Contra o Santos, em 1993, ele também aprontou das suas. Depois de receber no meio-campo, ele iniciou uma veloz arrancada, colocando a bola por entre as pernas do lateral-direito Índio. Dener se protegeu ao acertar o rosto do último marcador, antes de driblar o goleiro Edinho e fazer mais um gol de placa, que ratificou seu puro talento com a bola nos pés. 

"Pude vê-lo jogar por várias vezes nos dois anos em que defendeu a Portuguesa. Vi, in loco, o gol da sua vida, contra a Inter de Limeira. A sensação era que ele jogava para públicos menores do que merecia.

"A torcida da Portuguesa o tratava com um enorme carinho, mas acho que o clube falhou com ele por não ter dado asas como merecia. Ele foi emprestado por duas vezes para Vasco e Grêmio, mas seu potencial era pra atuar em clubes como Flamengo e Corinthians. Contra o Santos, ele passa por metade do time, as lembranças são claras até hoje pra mim", conta Flávio Gomes, jornalista e torcedor da Lusa. 

Até onde iria?

Imaginar onde Dener poderia chegar na carreira é um exercício de futurologia, que de pouco adianta nos dias de hoje. Dener, se tivesse chegado ao futebol alemão, encontraria um contexto bem diferente do atual, tendo totais condições de galgar novos degraus e atingir clubes ainda mais importantes do Velho Continente. 

"Acho que ele tinha tudo para quebrar o pragmatismo do futebol alemão da época. Acho que seu futuro dependeria muito de possíveis convocações, até mesmo para a Copa de 1994. Ele merecia estar lá", conta Gomes. 

Dener faleceu a 60 dias do Mundial dos Estados Unidos. Meses antes de sua morte, Dener chamou atenção de Maradona, que esteve em campo como adversário, em excursão do Vasco pela Argentina. "El Pibe" fez questão de cumprimentá-lo após o jogo contra o Newell's Old Boys. 

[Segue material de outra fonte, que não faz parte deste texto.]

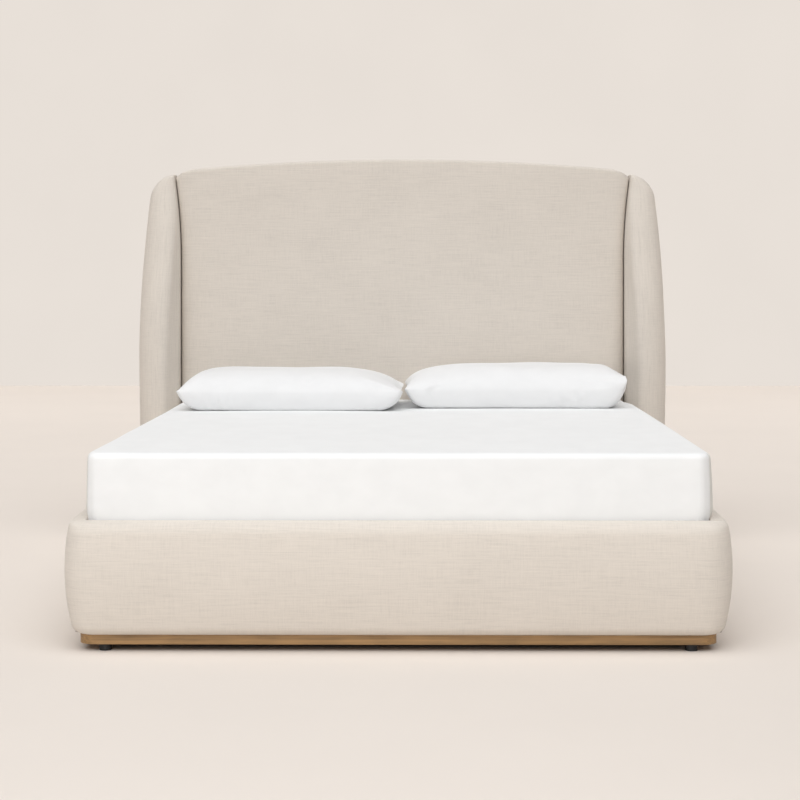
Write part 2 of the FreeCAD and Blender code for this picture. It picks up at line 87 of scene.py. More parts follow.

"Ele chegaria perto do que vemos hoje com Vini Jr. e Endrick. Seria importante ele ter uma rede de apoio porque era um garoto simples, vindo da periferia de São Paulo. Acho que tinha tudo pra chegar longe", lembra o jornalista.

Momento mágico foi interrompido

Mais convocações certamente estariam no caminho do jogador, que teria seu talento reconhecido com chances de voos ainda mais altos a curto, médio e longo prazo. "Seleção, Copa do Mundo e Europa eram alguns dos seus possíveis destinos. Ele estava em um momento mágico", lembra Ricardo Rocha, que pôde conviver com Dener no Vasco.

"Ele era tímido, mas muito do bem. A gente conversava muito, morávamos no mesmo condomínio e eu tocava em sua casa quase todo dia pela manhã para não deixar que ele se atrasasse. Muitas vezes, íamos juntos para o treino. Eu fui um irmão mais velho, chegamos juntos no Vasco", cita Rocha. 

"Eu tentava mostrar pra ele a responsabilidade de estar numa Seleção, eu já tinha ido para uma Copa e falava muito da chance que ele teria de estar na Copa de 1994. Ele jogava demais, era um cracaço, eu era fã dele. Foi uma pena ter morrido tão jovem. Ele me marcou bastante, eu ficava feliz que ele me escutava bastante", reforça o ex-zagueiro. 

Barreiras de uma realidade conturbada

Dener era de uma família humilde, tendo perdido o pai com apenas oito anos de idade. Ele e os irmãos se viram obrigados a começar a trabalhar para sustentar a família. 

Para Gottardo, o futuro de Denner tinha uma barreira: a vida social. "Até onde sei, ele não tinha uma vida regrada, costumava se descuidar na vida pessoal, o ciclo de amizades era meio nocivo e isso poderia não contribuir para o seu futuro. Ele sempre foi responsável pela manutenção da família, mas não sei se teria tido sorte de ganhar muito mais dinheiro.

"A vida de atleta não condiz com uma vida social agitada e isso poderia atrapalhá-lo. Mas seu futebol era, definitivamente, para defender grandes clubes da Europa", sentencia o ex-zagueiro. Dener chegou a ser detido, por furtos e danos, com outras cinco pessoas, quando tinha 16 anos, precisando de apoio dos clubes e de companheiros para não ver seu talento ser desperdiçado.

Apesar do potencial, Dener viu seu caminho ser abreviado quando uma venda para o futebol europeu poderia transformar sua vida. Já são 30 anos de uma história que tinha tudo para gerar capítulos memoráveis, do tamanho dos gols marcantes que fez. Dener se foi com a velocidade de suas pernas, deixando para trás muitos adversários e mantendo uma história viva de um talento que não costumava aparecer com frequência.